We wish to obtain the following outputs.
print ex ==> 1 * 0 + 1
print ex1 ==> 0 * (0 + 1)
print ex2 ==> 0 < 1 | f
print ex3 ==> 1 * 0 + 1 < 0 * (0 + 1) | f
Point to note. Some parantheses are still necessary. See example
ex1
.
data Token = NUM Int
| BOOL Bool
| OPEN | CLOSE
| PLUS | MULT | LESSTHAN | OR deriving Show
type Tokens = [Token]
tokenize :: String -> Maybe [Token]
tokenize [] = Just []
tokenize (x:xs)
| x == ' ' = tokenize xs
| isDigit x = let (ds,ys) = collectDigits (x:xs)
in case tokenize ys of
Just ts -> Just (NUM (read ds :: Int) : ts)
f -> f
| otherwise = case lookup x prims of
Just t -> case tokenize xs of
Just ts -> Just (t:ts)
f -> f
Nothing -> Nothing
collectDigits xs = (takeWhile isDigit xs, dropWhile isDigit xs)

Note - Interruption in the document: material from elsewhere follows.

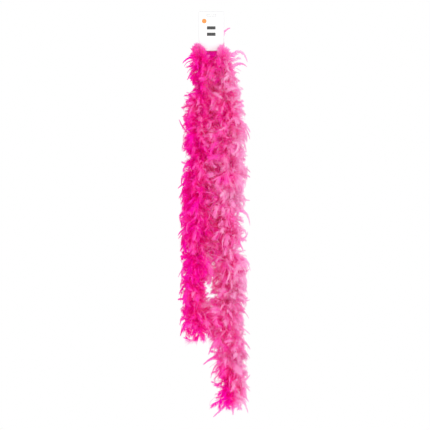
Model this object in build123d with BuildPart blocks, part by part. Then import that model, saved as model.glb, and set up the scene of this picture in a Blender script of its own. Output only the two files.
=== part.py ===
"""Feather boa folded over two nylon loops on a hanging header card.

Millimetres, +Z up, +X to the right and +Y away from the person who looks at the card.
The origin is the centre of the card's hang slot, where a shop peg holds the whole product.
"""
import math
import os

from build123d import *

# ---- header card ----
CARD_WIDTH = 70.0
CARD_HEIGHT = 110.0
CARD_THICKNESS = 0.6
CARD_CORNER = 3.0
CARD_TOP = 11.0                 # card edge above the hang slot's centre
SLOT_LENGTH = 25.0
SLOT_HEIGHT = 5.0
SLOT_DOME_RADIUS = 4.5          # round dome above the middle of the slot
SLOT_DOME_RISE = 1.5

# ---- nylon loops through the card's lower corners ----
LOOP_X = 20.0
TIE_HOLE_Z = -94.5
TIE_HOLE_RADIUS = 2.5
LOOP_END_RADIUS = 6.0           # wide enough for the strip of card below the hole to turn inside
LEFT_LOOP_BOTTOM_Z = -128.8     # centre of each strap where it passes under the cord
RIGHT_LOOP_BOTTOM_Z = -128.0
STRAP_RADIUS = 0.9
LOCK_WIDTH = 4.0
LOCK_DEPTH = 3.5
LOCK_HEIGHT = 8.0
LOCK_FILLET = 0.8

# ---- core cord, from the left end of the fold over both loops to the right end ----
CORD_RADIUS = 2.5
CORD_GAP_AT_HINGE = 2.0         # each cord piece stops this far short of a hinge point
KNOT_RADIUS = 6.0
KNOT_DEPTH = 5.0                # knot's centre below the cord's cut end
FOLD_ROUTE = [
    (-33, 0, -162), (-33, 0, -136), (-22, 0, -124), (0, 0, -125),
    (24, 0, -124), (37, 0, -134), (39, 0, -162),
]
LEFT_ROUTE = [
    (-33, 0, -162), (-34, 1, -204), (-37, 2.5, -270), (-40, 3, -344), (-42, 2, -418), (-43, 0, -492),
    (-43, -2, -566), (-42, -3, -640), (-41, -2.5, -714), (-41, -1, -788), (-42, 0, -864),
]
RIGHT_ROUTE = [
    (39, 0, -162), (40.5, -1, -204), (44.5, -2.5, -270), (48.5, -3, -344), (51, -2, -418), (52, 0, -492),
    (51.5, 2, -566), (50, 3, -640), (48.5, 2.5, -714), (48.5, 1, -788), (50, 0, -861), (53, -0.5, -932),
    (54.5, 0, -1003), (54, 1, -1068),
]
# Each body of the boa as (name, first and last point of its stretch of the route)
LEFT_BODIES = [("upper", 0, 5), ("lower", 5, 10)]
RIGHT_BODIES = [("upper", 0, 5), ("middle", 5, 11), ("tail", 11, 13)]

# ---- feather sections: one to each run of the route ----
LEFT_RADII = [24, 29, 33, 35, 37, 37, 37, 37, 37, 33]
RIGHT_RADII = [26, 32, 38, 41, 43, 43, 43, 43, 43, 43, 42, 40, 31]
HUB_RADIUS = 6.5                # quill ends gathered on the cord at both ends of a section
END_GAP = 4.0                   # bare cord between a section and the route point beside it
CONE_SHARE = 0.28               # length of each tapered end, as a share of the run
CONE_FILLET = 9.0
BORE_CLEARANCE = 0.1

# ---- feathers on the fold: outlines as (distance along X, radius) ----
FOLD_AXIS_Z = -125.0
FOLD_OUTLINE = [(-16, 10), (-9, 21), (9, 21), (16, 10)]
LEFT_SHOULDER_OUTLINE = [(22.5, 10), (28.5, 22), (50, 27), (58, 13)]
RIGHT_SHOULDER_OUTLINE = [(22.5, 10), (28.5, 22), (54, 28), (63, 13)]
FOLD_FILLET = 4.0


def cord_radii(points):
    """Largest tangent arc at each inner point: 0.45 of the shorter run over tan(half the turn)."""
    radii = []
    for before, here, after in zip(points, points[1:], points[2:]):
        run_in, run_out = here - before, after - here
        half_turn = math.radians(run_in.get_angle(run_out)) / 2
        radii.append(0.45 * min(run_in.length, run_out.length) / math.tan(half_turn))
    return radii


def cord_tube(route, radius, start_gap, end_gap):
    """Round tube along straight runs joined by tangent arcs, drawn in from the route's two ends."""
    points = [Vector(*point) for point in route]
    points[0] += (points[1] - points[0]).normalized() * start_gap
    points[-1] += (points[-2] - points[-1]).normalized() * end_gap
    with BuildPart() as tube:
        with BuildLine() as path:
            FilletPolyline(*points, radius=cord_radii(points))
        with BuildSketch(Plane(origin=points[0], z_dir=points[1] - points[0])):
            Circle(radius)
        sweep(path=path.wires()[0])
    return tube.part, path.wires()[0].length


def turned_solid(start, direction, outline, fillet_radius):
    """Solid turned about the line from start; the outline is (distance along the line, radius) pairs."""
    across = (Vector(0, 1, 0) - direction * direction.Y).normalized()
    corners = [(0, outline[0][0])]
    corners += [(radius, distance) for distance, radius in outline]
    corners.append((0, outline[-1][0]))
    with BuildPart() as turned:
        with BuildSketch(Plane(origin=start, x_dir=across, z_dir=across.cross(direction))) as profile:
            with BuildLine():
                Polyline(*corners, close=True)
            make_face()
            widest = profile.vertices().sort_by(Axis.X)[-2:]
            fillet(widest, radius=fillet_radius)
        revolve(axis=Axis(start, direction))
    return turned.part


def feather_section(start, end, radius):
    """Barrel of fluff round one run of the cord, tapered at both ends so that neighbours can bend."""
    start, end = Vector(*start), Vector(*end)
    run = (end - start).length
    cone = CONE_SHARE * run
    outline = [
        (END_GAP, HUB_RADIUS),
        (END_GAP + cone, radius),
        (run - END_GAP - cone, radius),
        (run - END_GAP, HUB_RADIUS),
    ]
    return turned_solid(start, (end - start).normalized(), outline, min(CONE_FILLET, cone / 2))


def write_piece(part, name, cord_bore=None):
    """Take the cord's bore out of the piece where it has one, label it and write its STEP file."""
    with BuildPart() as piece:
        add(part)
        if cord_bore is not None:
            add(cord_bore, mode=Mode.SUBTRACT)
    piece.part.label = name
    export_step(piece.part, f"parts/{name}.step")


def write_card():
    """Flat card with a domed hang slot near its top and a tie hole above each lower corner."""
    with BuildPart() as header_card:
        with BuildSketch(Plane.XZ.offset(-CARD_THICKNESS / 2)):
            with Locations((0, CARD_TOP - CARD_HEIGHT / 2)):
                RectangleRounded(CARD_WIDTH, CARD_HEIGHT, CARD_CORNER)
            SlotOverall(SLOT_LENGTH, SLOT_HEIGHT, mode=Mode.SUBTRACT)
            with Locations((0, SLOT_DOME_RISE)):
                Circle(SLOT_DOME_RADIUS, mode=Mode.SUBTRACT)
            with Locations((-LOOP_X, TIE_HOLE_Z), (LOOP_X, TIE_HOLE_Z)):
                Circle(TIE_HOLE_RADIUS, mode=Mode.SUBTRACT)
        extrude(amount=CARD_THICKNESS)
    write_piece(header_card.part, "header_card")


def write_loop(name, x, bottom_z):
    """Nylon strap bent into a long loop through the tie hole and under the cord, its lock behind."""
    middle = (x, 0, (TIE_HOLE_Z + bottom_z) / 2)
    with BuildSketch(Plane(origin=middle, x_dir=(0, 0, 1), z_dir=(1, 0, 0))) as outline:
        SlotOverall(TIE_HOLE_Z - bottom_z, 2 * LOOP_END_RADIUS)
    path = outline.sketch.face().outer_wire()
    with BuildPart() as lock:
        with Locations((x, LOOP_END_RADIUS, middle[2])):
            Box(LOCK_WIDTH, LOCK_DEPTH, LOCK_HEIGHT)
        fillet(lock.edges(), radius=LOCK_FILLET)
    with BuildPart() as loop:
        with BuildSketch(Plane(origin=path @ 0, z_dir=path % 0)):
            Circle(STRAP_RADIUS)
        sweep(path=path)
        add(lock.part)
    write_piece(loop.part, name)


def write_knot(name, route):
    """Overhand knot at the cord's cut end, flat where the cord meets it."""
    end = Vector(*route[-1])
    direction = (end - Vector(*route[-2])).normalized()
    with BuildPart() as knot:
        with Locations(end + direction * KNOT_DEPTH):
            Sphere(KNOT_RADIUS)
        split(bisect_by=Plane(origin=end, z_dir=direction), keep=Keep.TOP)
    write_piece(knot.part, name)


def write_fold():
    """Cord over the two loops, with the feathers between the loops and outside each of them."""
    cord, length = cord_tube(FOLD_ROUTE, CORD_RADIUS, CORD_GAP_AT_HINGE, CORD_GAP_AT_HINGE)
    bore, _ = cord_tube(FOLD_ROUTE, CORD_RADIUS + BORE_CLEARANCE, 0, 0)
    write_piece(cord, "core_cord_fold")
    outlines = [
        ("fold_feathers", 1, FOLD_OUTLINE),
        ("left_shoulder_feathers", -1, LEFT_SHOULDER_OUTLINE),
        ("right_shoulder_feathers", 1, RIGHT_SHOULDER_OUTLINE),
    ]
    for name, side, outline in outlines:
        body = turned_solid(Vector(0, 0, FOLD_AXIS_Z), Vector(side, 0, 0), outline, FOLD_FILLET)
        write_piece(body, name, bore)
    return length


def write_strand(side, route, bodies, radii):
    """One hanging strand: a cord piece for each body and a feather section for each run."""
    length = 0
    for body, first, last in bodies:
        stretch = route[first:last + 1]
        end_gap = 0 if last == len(route) - 1 else CORD_GAP_AT_HINGE
        cord, cord_length = cord_tube(stretch, CORD_RADIUS, CORD_GAP_AT_HINGE, end_gap)
        bore, _ = cord_tube(stretch, CORD_RADIUS + BORE_CLEARANCE, 0, 0)
        write_piece(cord, f"core_cord_{side}_{body}")
        for run in range(first, last):
            section = feather_section(route[run], route[run + 1], radii[run])
            write_piece(section, f"{side}_feathers_{run + 1:02d}", bore)
        length += cord_length
    write_knot(f"end_knot_{side}", route)
    return length


os.makedirs("parts", exist_ok=True)
write_card()
write_loop("nylon_loop_left", -LOOP_X, LEFT_LOOP_BOTTOM_Z)
write_loop("nylon_loop_right", LOOP_X, RIGHT_LOOP_BOTTOM_Z)
fold_length = write_fold()
left_length = write_strand("left", LEFT_ROUTE, LEFT_BODIES, LEFT_RADII)
right_length = write_strand("right", RIGHT_ROUTE, RIGHT_BODIES, RIGHT_RADII)

for route_name, route in (("fold", FOLD_ROUTE), ("left", LEFT_ROUTE), ("right", RIGHT_ROUTE)):
    arcs = cord_radii([Vector(*point) for point in route])
    print(f"{route_name} cord arc radii, mm:", ", ".join(f"{arc:.1f}" for arc in arcs))
print(f"cord lengths, mm: fold {fold_length:.1f}, left {left_length:.1f}, right {right_length:.1f}")
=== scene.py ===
"""Pink feather boa on its hanging header card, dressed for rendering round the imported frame.

Metres, +Z up, +X to the right and -Y towards the viewer, as in the frame.
"""
import math
from typing import NamedTuple

import bpy
import numpy as np
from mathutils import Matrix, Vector


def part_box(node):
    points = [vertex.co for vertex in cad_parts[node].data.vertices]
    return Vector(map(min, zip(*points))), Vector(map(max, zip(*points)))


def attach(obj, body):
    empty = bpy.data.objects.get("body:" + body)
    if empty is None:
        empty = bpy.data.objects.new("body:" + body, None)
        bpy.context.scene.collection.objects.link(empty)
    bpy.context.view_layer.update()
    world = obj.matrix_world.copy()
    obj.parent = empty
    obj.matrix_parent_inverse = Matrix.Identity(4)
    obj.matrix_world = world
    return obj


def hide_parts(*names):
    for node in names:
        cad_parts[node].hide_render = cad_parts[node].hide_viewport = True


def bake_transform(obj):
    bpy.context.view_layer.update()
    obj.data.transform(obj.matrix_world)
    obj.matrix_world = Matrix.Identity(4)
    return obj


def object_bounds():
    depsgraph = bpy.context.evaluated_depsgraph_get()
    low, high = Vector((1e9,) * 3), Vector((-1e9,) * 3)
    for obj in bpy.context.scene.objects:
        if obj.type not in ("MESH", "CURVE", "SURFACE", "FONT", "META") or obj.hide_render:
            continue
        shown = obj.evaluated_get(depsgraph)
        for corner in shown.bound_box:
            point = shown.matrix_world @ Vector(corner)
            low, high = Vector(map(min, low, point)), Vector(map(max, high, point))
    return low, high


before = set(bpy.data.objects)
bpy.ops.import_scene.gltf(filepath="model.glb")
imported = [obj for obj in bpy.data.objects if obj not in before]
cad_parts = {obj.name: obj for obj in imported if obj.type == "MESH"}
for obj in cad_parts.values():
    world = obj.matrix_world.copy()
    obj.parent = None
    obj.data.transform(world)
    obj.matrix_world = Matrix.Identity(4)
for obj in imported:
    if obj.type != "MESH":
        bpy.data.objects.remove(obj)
cad_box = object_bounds()


def milli(table):
    """A table written in thousandths: of a metre, or of one for shares and tones."""
    return (np.array(table) / 1000).tolist()


# ---------------- driving values

SEED = 2117

# The cord's route from the left end, over the two loops, to the right end
LEFT_ROUTE = milli([
    (-33, 0, -162), (-34, 1, -204), (-37, 2.5, -270), (-40, 3, -344), (-42, 2, -418),
    (-43, 0, -492), (-43, -2, -566), (-42, -3, -640), (-41, -2.5, -714), (-41, -1, -788),
    (-42, 0, -864),
])
FOLD_ROUTE = milli([
    (-33, 0, -136), (-22, 0, -124), (0, 0, -125), (24, 0, -124), (37, 0, -134),
])
RIGHT_ROUTE = milli([
    (39, 0, -162), (40.5, -1, -204), (44.5, -2.5, -270), (48.5, -3, -344), (51, -2, -418),
    (52, 0, -492), (51.5, 2, -566), (50, 3, -640), (48.5, 2.5, -714), (48.5, 1, -788),
    (50, 0, -861), (53, -0.5, -932), (54.5, 0, -1003), (54, 1, -1068),
])
BOA_ROUTE = LEFT_ROUTE[::-1] + FOLD_ROUTE + RIGHT_ROUTE
FOLD_Z = FOLD_ROUTE[2][2]

DOWN = np.array([0.0, 0.0, -1.0])
INTO_PICTURE = np.array([0.0, 1.0, 0.0])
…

isDigit x = elem x ['0'..'9']
prims = [('(',OPEN), (')',CLOSE),
('+',PLUS), ('*',MULT),
('<', LESSTHAN), ('|', OR),
('t', BOOL True), ('f', BOOL False)]
parse :: String -> Maybe E
parse xs = do
ys <- tokenize xs
(zs,e) <- parseE ys
case zs of
[] -> return e
parseE :: Tokens -> Maybe (Tokens, E)
parseE xs = do (ys,e1) <- parseT xs
parseE2 ys e1
parseT :: Tokens -> Maybe (Tokens, E)
parseT xs = do (ys,e) <- parseF xs
parseT2 ys e
parseE2 :: Tokens -> E -> Maybe (Tokens, E)
parseE2 [] e1 = return ([],e1)
parseE2 (PLUS:xs) e1 = do (ys,e2) <- parseT xs
parseE2 ys (Plus e1 e2)
parseE2 (OR:xs) e1 = do (ys,e2) <- parseT xs
parseE2 ys (Or e1 e2)
parseE2 xs e = return (xs,e)
parseT2 :: Tokens -> E -> Maybe (Tokens, E)
parseT2 [] e1 = return ([],e1)
parseT2 (MULT:xs) e1 = do (ys, e2) <- parseF xs
parseT2 ys (Mult e1 e2)
parseT2 (LESSTHAN:xs) e1 = do (ys, e2) <- parseF xs
parseT2 ys (LessThan e1 e2)
parseT2 xs e = return (xs,e)
parseF :: Tokens -> Maybe (Tokens, E)
parseF [] = fail "Syntax error"
parseF (x:xs) =
case x of
BOOL b -> return (xs, B b)
NUM i -> return (xs, N i)
OPEN -> do (ys,e) <- parseE xs
case ys of
(CLOSE:zs) -> return (zs,e)
_ -> fail "Syntax error"
The above parser does not enforce the precdence rules.
parse "1 + 3 < 4" ==> Just (1 + (3 < 4))
But +
is meant to bind tighter than
<
.
Either
adapt the parser (or simply write a completely new parser) such that the precedence rules are enforced, or
clearly specify under which conditions parantheses are necessary.